Silva takes care of himself, too, eating healthy and walking every day.

So when he talks about grand plans for the future, it’s easy to picture him achieving them.

He wants to tackle a second castle – this one Frankenstein’s. He’s planned it all out, he said, but faces one formidable obstacle. He wants the doctor’s lab to have working lightning.

You read that right: not lighting, but lightning, as in what author Mary Shelley’s scientist captured to give his creature life. Silva wants something akin to a plasma lamp, but doesn’t want it to look simply like a plasma lamp sitting in the lab.

Silva said he also wants to write a book about the construction of his Dragon’s Lair Castle.

“I don’t know if it’ll ever happen or not,” he said. “I want to make it a history – I love history.”

He loves a good story, too, he said, and in fact has created several in his mind to accompany his miniature buildings.

That mad scientist’s house, for instance.

“He fell in love with a girl but she married someone else,” he said.

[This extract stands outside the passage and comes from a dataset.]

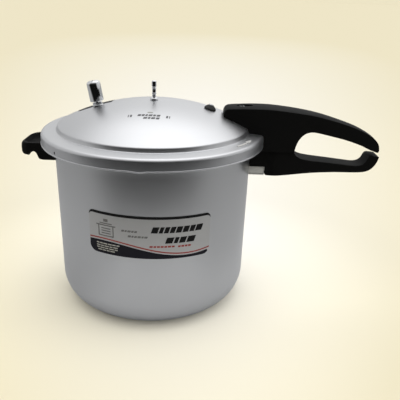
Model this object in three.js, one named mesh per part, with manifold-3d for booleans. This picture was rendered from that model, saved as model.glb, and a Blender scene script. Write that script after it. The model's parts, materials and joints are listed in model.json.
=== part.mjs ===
// Outer-lid pressure canner: a deep spun-aluminium pot, a domed bayonet lid with a lift-off weight
// valve, a pressure indicator and a safety plug, a two-part long handle and a helper handle.
//
// Frame: millimetres, +Z up. The origin is on the pot's axis at the flat base, the long handle points
// along +X, the helper handle along -X, and the label faces -Y.

import * as THREE from 'three';
import { mergeVertices } from 'three/addons/utils/BufferGeometryUtils.js';
import Module from 'manifold-3d';

const wasm = await Module();
wasm.setup();

// ---- Driving dimensions -----------------------------------------------------------------------

const ROUND = 56;          // facets around the pot and the lid
const FINE = 20;           // facets around a fastener
const GAP = 0.3;           // air left between two pieces that touch
const FRONT = -90;         // the direction of the label, in degrees from +X
const INSIDE = 110;        // where pieces that meet the pot start, before its wall trims them

const pot = {
  outerR: 122,             // wall at the top, outside
  draft: 2.3,              // how much narrower the wall is where the base corner starts
  wall: 2.5,
  base: 4.5,
  cornerR: 38,             // base corner, outside
  rimZ: 214,
  rimR: 128.5,             // turned-out rim that carries the gasket
  rimThick: 3.2,
};

const bayonet = {
  count: 6,
  lugR: 133.7,             // reach of the pot's lugs
  lugAngle: 17,
  lipInnerR: 129.5,        // the lid's inward lip, which hooks under the lugs
  lipThick: 2.2,
  gapAngle: 21,            // notches in the lip that let the lugs through
};

const lid = {
  rimR: 137.2,             // skirt, outside
  bottomZ: 207.9,
  shelfZ: 222.2,
  edgeR: 3,                // rounding between shelf and skirt
  wall: 2.5,
  stepR: 119.4,            // foot of the dome's short steep wall
  apexZ: 257,
  domeR: 254.5,            // radius of the spherical dome
  domeEdgeR: 115.6,        // where the dome turns into its shoulder
  shoulderR: 4,
  drainR: 1.5,             // small drain hole in the skirt
  drainAt: -137.3,
};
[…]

Removing a section of the roof, Silva reached in and pulled out – wait for it – a little skeleton lying on a bed.

“He got rid of her and put her up in the attic for years.”

Deke Farrow: 209-578-2327

Meet your makers

The Modesto Bee has begun an ongoing series of occasional video reports and stories on “makers” in the community. We intend to cover a broad range of creative types, from visual artists to performing artists to artisans to culinary composers whose palettes are our palates. If you’d like to be profiled, please tell us a bit about what you do, including a link to a website if you have one. Feel free to attach images. Please email both Andy Alfaro at aalfaro@modbee.com and Deke Farrow at jfarrow@modbee.com.

This story was originally published June 1, 2016 at 4:16 PM with the headline "There’s a whole world within Modesto woodworker’s home."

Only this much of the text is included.